With its Italian heritage, Asmara is where you’ll find delicious pasta, pizza, crepes and what may be the best ice cream in Africa. On my visit to the Fortuna Ice Cream Shop, the specials were Stracciatella and Nocciola.
Incidentally, one good thing about totalitarian governments is that the crime rate tends to be low. I was pleased to see that people can park their bicycles on busy sidewalks unlocked. While in Eritrea, I never worried walking around the streets day or night.
From country to country, it’s always interesting to see how people are dressed. Eritrea is half Christian and half Muslim. Yet, most girls and women cover their heads, not for religious reasons but for fashion, tradition and maybe as sun protection, too.
These three girls are ringing stone bells outside a church. The stone slabs chime when struck by another rock. It’s a primitive but effective traditional Eritrean musical instrument, probably thousands of years old.
Eritrea officially adopted Christianity as the state religion in the 4th century. In 615AD, Eritrea became the first Muslim settlement in Africa when Muslims facing persecution in Mecca escaped across the Red Sea, Both religions have coexisted peacefully and in harmony alongside each other for centuries.
Eritrean Christians are Orthodox, so they celebrate Christmas on January 7th. I timed my visit to Eritrea to attend a Christmas Eve service that I’ll never forget. The church was packed with a congregation of at least 1000 — plus four choirs, adding an additional 300 powerful voices. We sang carols in various languages for three hours. The service concluded with a thundering chorus of Handel’s Messiah sung in Tigrinya. That was a first!
Eritrea is about the size of Ohio. Roads are paved and distances aren’t great. I rode public buses which are quite inexpensive.
Besides Tigrinya, Eritreans speak either English or Italian and they love to talk to foreign visitors — of which there are very few. So, riding the bus was a great way for me to meet people and make friends. That’s how I got invited to a wedding and a birthday party.
Eritrea has more than 2000 kilometers of coastline and 3000-meter peaks. The geology is fascinating, the terrain is stunning and there are several micro-climates, The north is arid and mountainous.
Asmara sits at an elevation of 2400 meters, so it’s cool and dry. Here’s the view looking from the Asmara highway down towards the Red Sea. Coastal fog and rain blow in from the coast providing water for the farms and forests.

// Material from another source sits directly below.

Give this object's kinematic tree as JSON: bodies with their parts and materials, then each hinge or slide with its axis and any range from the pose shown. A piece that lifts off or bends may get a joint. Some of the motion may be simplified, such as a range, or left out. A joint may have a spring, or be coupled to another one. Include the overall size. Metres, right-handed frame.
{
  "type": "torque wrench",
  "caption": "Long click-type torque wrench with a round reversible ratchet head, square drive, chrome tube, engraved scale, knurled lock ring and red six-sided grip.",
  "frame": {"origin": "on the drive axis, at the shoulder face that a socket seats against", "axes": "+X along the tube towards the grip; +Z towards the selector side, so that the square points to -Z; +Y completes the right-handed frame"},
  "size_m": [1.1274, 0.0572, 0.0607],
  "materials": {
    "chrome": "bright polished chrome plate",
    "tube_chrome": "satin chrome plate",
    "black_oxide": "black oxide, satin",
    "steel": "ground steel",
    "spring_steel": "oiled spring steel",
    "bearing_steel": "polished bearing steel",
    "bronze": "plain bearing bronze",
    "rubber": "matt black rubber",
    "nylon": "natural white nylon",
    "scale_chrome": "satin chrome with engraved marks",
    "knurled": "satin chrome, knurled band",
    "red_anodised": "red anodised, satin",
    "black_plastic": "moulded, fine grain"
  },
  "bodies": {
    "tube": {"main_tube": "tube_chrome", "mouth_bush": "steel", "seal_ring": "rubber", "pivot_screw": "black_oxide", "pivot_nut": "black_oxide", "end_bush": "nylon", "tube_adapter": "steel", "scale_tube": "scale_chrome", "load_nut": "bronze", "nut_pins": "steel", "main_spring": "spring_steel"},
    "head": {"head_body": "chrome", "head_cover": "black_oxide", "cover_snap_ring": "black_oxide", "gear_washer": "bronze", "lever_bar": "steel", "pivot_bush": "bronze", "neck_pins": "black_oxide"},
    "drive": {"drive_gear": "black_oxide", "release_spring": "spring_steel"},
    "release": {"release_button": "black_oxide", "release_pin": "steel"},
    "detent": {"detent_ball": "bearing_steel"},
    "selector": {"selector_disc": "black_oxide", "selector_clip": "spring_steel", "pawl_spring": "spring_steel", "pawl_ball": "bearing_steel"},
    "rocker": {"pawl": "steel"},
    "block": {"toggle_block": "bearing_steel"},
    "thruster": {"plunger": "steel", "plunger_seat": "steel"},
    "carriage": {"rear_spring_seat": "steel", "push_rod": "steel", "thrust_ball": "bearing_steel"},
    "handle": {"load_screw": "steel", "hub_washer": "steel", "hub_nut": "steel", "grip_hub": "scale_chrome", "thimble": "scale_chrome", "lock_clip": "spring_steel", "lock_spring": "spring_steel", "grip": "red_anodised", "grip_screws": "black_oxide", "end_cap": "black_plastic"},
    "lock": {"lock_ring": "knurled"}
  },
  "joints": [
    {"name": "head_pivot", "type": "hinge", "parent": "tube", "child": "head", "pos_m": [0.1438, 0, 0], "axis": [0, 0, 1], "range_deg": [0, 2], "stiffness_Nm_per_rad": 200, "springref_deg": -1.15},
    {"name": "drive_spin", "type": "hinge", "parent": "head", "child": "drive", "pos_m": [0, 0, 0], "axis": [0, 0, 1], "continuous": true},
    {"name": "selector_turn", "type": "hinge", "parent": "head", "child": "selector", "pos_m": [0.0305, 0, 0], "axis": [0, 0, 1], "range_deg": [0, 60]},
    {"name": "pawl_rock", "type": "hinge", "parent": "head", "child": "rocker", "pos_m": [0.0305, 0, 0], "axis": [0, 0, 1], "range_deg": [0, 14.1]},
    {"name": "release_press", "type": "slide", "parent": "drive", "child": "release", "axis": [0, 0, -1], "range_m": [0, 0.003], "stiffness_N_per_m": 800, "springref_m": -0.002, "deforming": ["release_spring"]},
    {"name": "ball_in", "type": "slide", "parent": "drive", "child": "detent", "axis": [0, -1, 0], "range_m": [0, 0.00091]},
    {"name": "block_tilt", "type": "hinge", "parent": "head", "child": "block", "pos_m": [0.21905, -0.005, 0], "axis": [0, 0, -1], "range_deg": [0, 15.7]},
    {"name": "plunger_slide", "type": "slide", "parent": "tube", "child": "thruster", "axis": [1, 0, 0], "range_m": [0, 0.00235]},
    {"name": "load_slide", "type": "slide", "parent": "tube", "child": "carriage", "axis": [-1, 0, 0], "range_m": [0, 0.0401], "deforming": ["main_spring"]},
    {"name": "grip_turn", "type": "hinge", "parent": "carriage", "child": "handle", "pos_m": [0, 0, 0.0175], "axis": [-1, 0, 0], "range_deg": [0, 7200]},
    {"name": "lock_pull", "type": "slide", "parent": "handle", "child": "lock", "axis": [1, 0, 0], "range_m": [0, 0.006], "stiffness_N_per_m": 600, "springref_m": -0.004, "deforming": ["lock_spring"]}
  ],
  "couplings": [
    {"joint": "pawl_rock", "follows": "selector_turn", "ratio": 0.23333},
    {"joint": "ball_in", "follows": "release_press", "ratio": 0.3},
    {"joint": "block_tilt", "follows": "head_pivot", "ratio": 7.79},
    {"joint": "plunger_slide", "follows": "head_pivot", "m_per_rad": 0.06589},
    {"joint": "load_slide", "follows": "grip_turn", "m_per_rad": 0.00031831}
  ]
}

In the south, there are deep canyons, which have good hiking trails. On the walls of this canyon, there are petroglyphs of cows and gazelles painted about 2500 years ago.
Besides eating pizza and ice cream and drinking beer with new friends, there are some fun and unusual things to see and do in Eritrea. In the northern city of Keren, there’s a huge camel market every Monday morning. A strong young camel costs about $1000. They also sell goats, sheep and cows.

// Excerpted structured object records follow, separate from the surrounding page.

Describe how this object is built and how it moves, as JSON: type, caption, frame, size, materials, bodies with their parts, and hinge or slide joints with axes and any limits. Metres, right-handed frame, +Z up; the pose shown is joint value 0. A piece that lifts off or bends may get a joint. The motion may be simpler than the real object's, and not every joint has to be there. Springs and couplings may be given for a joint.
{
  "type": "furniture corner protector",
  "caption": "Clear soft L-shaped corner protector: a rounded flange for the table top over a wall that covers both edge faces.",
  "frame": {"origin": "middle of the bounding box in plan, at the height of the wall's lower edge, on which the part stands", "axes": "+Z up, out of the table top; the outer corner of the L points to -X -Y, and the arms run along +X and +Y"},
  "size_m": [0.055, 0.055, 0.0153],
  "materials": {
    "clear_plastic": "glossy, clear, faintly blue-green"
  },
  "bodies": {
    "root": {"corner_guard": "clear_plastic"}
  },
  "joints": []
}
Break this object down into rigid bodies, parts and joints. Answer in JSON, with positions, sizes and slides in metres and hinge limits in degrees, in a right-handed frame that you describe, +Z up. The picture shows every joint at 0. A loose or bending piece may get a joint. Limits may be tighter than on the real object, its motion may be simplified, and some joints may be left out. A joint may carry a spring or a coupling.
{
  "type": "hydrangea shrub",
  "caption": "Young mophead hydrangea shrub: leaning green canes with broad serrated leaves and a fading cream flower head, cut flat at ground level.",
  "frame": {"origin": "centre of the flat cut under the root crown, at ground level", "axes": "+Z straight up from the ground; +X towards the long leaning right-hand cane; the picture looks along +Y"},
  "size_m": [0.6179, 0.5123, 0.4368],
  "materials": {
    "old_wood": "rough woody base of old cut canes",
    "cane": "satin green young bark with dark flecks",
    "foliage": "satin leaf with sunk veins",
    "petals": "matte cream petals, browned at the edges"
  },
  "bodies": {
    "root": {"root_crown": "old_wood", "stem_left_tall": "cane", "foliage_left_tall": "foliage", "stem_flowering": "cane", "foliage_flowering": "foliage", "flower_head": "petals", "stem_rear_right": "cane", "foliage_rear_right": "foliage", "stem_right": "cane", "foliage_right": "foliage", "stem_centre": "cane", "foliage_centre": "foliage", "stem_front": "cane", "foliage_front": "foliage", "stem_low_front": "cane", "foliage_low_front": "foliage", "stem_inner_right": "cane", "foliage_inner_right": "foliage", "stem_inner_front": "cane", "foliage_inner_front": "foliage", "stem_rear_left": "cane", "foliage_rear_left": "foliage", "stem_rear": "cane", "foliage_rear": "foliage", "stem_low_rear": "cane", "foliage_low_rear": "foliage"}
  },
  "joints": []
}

On Eritrea’s east coast is the city of Massawa. This was once one of the jewels of the Rea Sea. During the 1930s, this was a famous vacation resort town frequented by rich and famous Italians.
During the Ethiopian wars, Massawa was devastated. Much of this city remains as bombed out shells of formerly glorious buildings, such as the Banco Italiano shown here. Still, the city is coming back bit by bit. There’s one gorgeous old-world hotel that’s been restored. It’s the Dahlak Grand Hotel. What a wonderful place to enjoy a cold beer and a plate of pasta with the cool breezes coming off the Red Sea!
Cleaning up Eritrea after decades of war with Ethiopia is proceeding slowly. Just outside of Asmara is the so-called Tank Graveyard. It consists of several acres of Russian military hardware captured from the Ethiopian army. It’s now a eerie tourist attraction that reeks of the spoils of war.
In one of the villages I passed in my travels, I came across this armored personnel carrier. It now serves as a play structure for the neighborhood children.
All in all, I loved Etritrea. I was delighted to discover such an interesting, friendly, safe and colorful country. I also enjoyed being one of the few tourists here. Why are there so few tourists in Eritrea? Because …
- Getting a visa can be complicated. Contact Mr. Tekeste for help with your visa and travel permits. (Photo on the right, contact info below)
- Eritrea has no ATMs and credit cards are not accepted. You must bring with you enough dollars or euros for your entire stay, and convert them into local currency for all expenses.
- The internet in Eritrea is heavily censored and restricted. It’s the second worst internet in the world — after North Korea.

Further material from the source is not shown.